--- Start of ENTRIES SUPPLIED ---
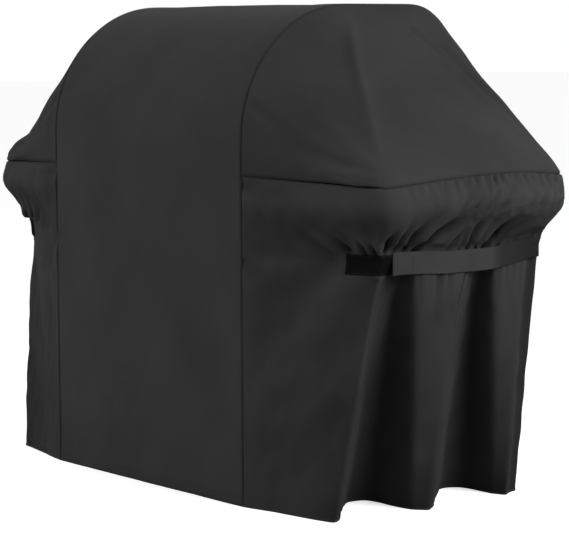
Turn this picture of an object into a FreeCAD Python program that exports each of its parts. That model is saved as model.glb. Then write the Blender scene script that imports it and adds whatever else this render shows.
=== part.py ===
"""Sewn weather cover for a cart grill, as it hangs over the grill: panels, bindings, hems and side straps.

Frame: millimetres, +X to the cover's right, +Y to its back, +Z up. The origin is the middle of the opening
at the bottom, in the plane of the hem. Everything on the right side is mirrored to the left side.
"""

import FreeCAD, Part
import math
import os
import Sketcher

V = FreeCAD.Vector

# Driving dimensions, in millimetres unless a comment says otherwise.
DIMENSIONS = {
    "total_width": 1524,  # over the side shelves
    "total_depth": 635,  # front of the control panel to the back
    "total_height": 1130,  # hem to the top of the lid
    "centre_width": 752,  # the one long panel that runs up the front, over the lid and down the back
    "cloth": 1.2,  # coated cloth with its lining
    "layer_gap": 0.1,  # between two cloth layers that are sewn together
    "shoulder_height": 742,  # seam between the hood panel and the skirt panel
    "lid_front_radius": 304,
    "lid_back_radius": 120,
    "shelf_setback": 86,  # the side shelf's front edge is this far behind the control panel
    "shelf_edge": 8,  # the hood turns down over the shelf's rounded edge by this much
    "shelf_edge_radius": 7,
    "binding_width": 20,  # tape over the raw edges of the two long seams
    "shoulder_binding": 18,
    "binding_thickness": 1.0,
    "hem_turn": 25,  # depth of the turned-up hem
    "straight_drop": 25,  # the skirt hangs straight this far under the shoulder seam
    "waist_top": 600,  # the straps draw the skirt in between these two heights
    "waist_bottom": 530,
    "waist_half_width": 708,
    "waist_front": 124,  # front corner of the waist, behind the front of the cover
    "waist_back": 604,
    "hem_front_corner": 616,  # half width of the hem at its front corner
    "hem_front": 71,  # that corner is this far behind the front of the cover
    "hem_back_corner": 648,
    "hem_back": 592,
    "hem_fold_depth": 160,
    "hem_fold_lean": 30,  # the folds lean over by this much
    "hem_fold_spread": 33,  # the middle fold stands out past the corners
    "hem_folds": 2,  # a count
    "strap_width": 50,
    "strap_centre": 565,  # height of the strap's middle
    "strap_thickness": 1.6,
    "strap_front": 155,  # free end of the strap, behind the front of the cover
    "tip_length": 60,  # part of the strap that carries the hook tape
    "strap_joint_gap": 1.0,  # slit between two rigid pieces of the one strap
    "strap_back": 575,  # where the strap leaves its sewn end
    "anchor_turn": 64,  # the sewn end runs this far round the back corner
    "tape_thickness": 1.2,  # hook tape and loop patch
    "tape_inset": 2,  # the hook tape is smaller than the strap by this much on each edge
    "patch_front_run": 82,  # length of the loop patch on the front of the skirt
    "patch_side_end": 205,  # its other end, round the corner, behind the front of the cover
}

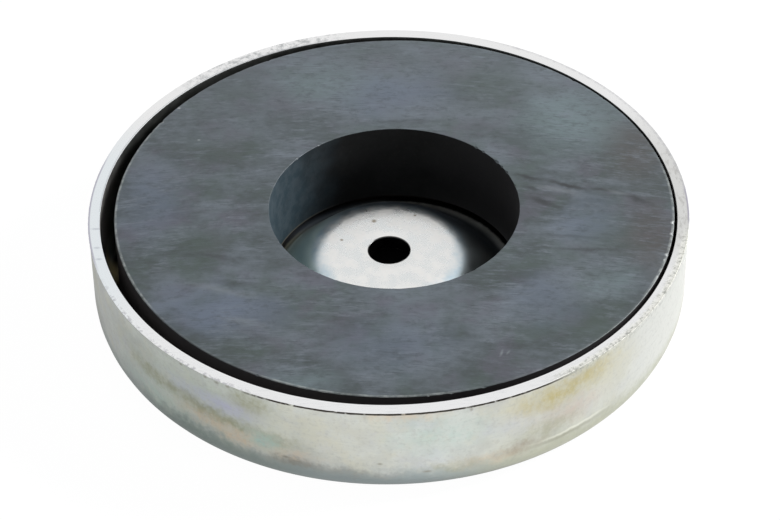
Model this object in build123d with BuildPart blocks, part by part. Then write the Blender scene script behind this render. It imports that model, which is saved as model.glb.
--- End of ENTRIES SUPPLIED ---
#### [WORK TO COMPLETE]
Reproduce the complete set of lines precisely as supplied.

#### [ANSWER FOR THE TASK]
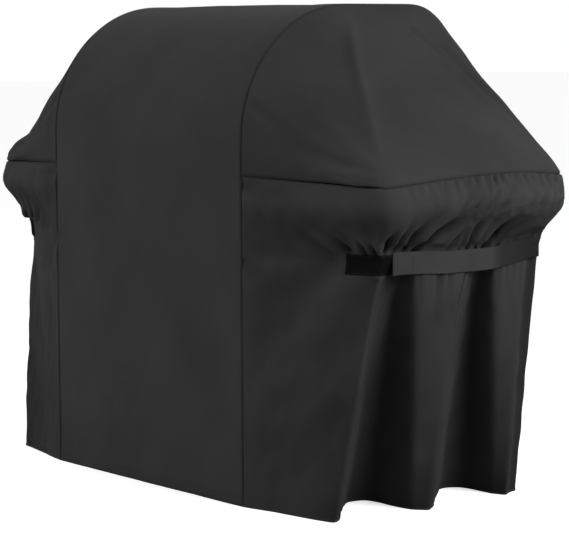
Turn this picture of an object into a FreeCAD Python program that exports each of its parts. That model is saved as model.glb. Then write the Blender scene script that imports it and adds whatever else this render shows.
=== part.py ===
"""Sewn weather cover for a cart grill, as it hangs over the grill: panels, bindings, hems and side straps.

Frame: millimetres, +X to the cover's right, +Y to its back, +Z up. The origin is the middle of the opening
at the bottom, in the plane of the hem. Everything on the right side is mirrored to the left side.
"""

import FreeCAD, Part
import math
import os
import Sketcher

V = FreeCAD.Vector

# Driving dimensions, in millimetres unless a comment says otherwise.
DIMENSIONS = {
    "total_width": 1524,  # over the side shelves
    "total_depth": 635,  # front of the control panel to the back
    "total_height": 1130,  # hem to the top of the lid
    "centre_width": 752,  # the one long panel that runs up the front, over the lid and down the back
    "cloth": 1.2,  # coated cloth with its lining
    "layer_gap": 0.1,  # between two cloth layers that are sewn together
    "shoulder_height": 742,  # seam between the hood panel and the skirt panel
    "lid_front_radius": 304,
    "lid_back_radius": 120,
    "shelf_setback": 86,  # the side shelf's front edge is this far behind the control panel
    "shelf_edge": 8,  # the hood turns down over the shelf's rounded edge by this much
    "shelf_edge_radius": 7,
    "binding_width": 20,  # tape over the raw edges of the two long seams
    "shoulder_binding": 18,
    "binding_thickness": 1.0,
    "hem_turn": 25,  # depth of the turned-up hem
    "straight_drop": 25,  # the skirt hangs straight this far under the shoulder seam
    "waist_top": 600,  # the straps draw the skirt in between these two heights
    "waist_bottom": 530,
    "waist_half_width": 708,
    "waist_front": 124,  # front corner of the waist, behind the front of the cover
    "waist_back": 604,
    "hem_front_corner": 616,  # half width of the hem at its front corner
    "hem_front": 71,  # that corner is this far behind the front of the cover
    "hem_back_corner": 648,
    "hem_back": 592,
    "hem_fold_depth": 160,
    "hem_fold_lean": 30,  # the folds lean over by this much
    "hem_fold_spread": 33,  # the middle fold stands out past the corners
    "hem_folds": 2,  # a count
    "strap_width": 50,
    "strap_centre": 565,  # height of the strap's middle
    "strap_thickness": 1.6,
    "strap_front": 155,  # free end of the strap, behind the front of the cover
    "tip_length": 60,  # part of the strap that carries the hook tape
    "strap_joint_gap": 1.0,  # slit between two rigid pieces of the one strap
    "strap_back": 575,  # where the strap leaves its sewn end
    "anchor_turn": 64,  # the sewn end runs this far round the back corner
    "tape_thickness": 1.2,  # hook tape and loop patch
    "tape_inset": 2,  # the hook tape is smaller than the strap by this much on each edge
    "patch_front_run": 82,  # length of the loop patch on the front of the skirt
    "patch_side_end": 205,  # its other end, round the corner, behind the front of the cover
}

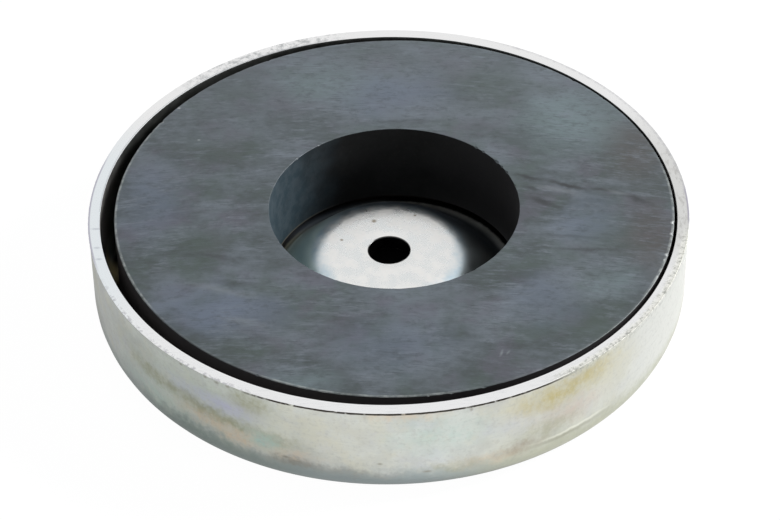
Model this object in build123d with BuildPart blocks, part by part. Then write the Blender scene script behind this render. It imports that model, which is saved as model.glb.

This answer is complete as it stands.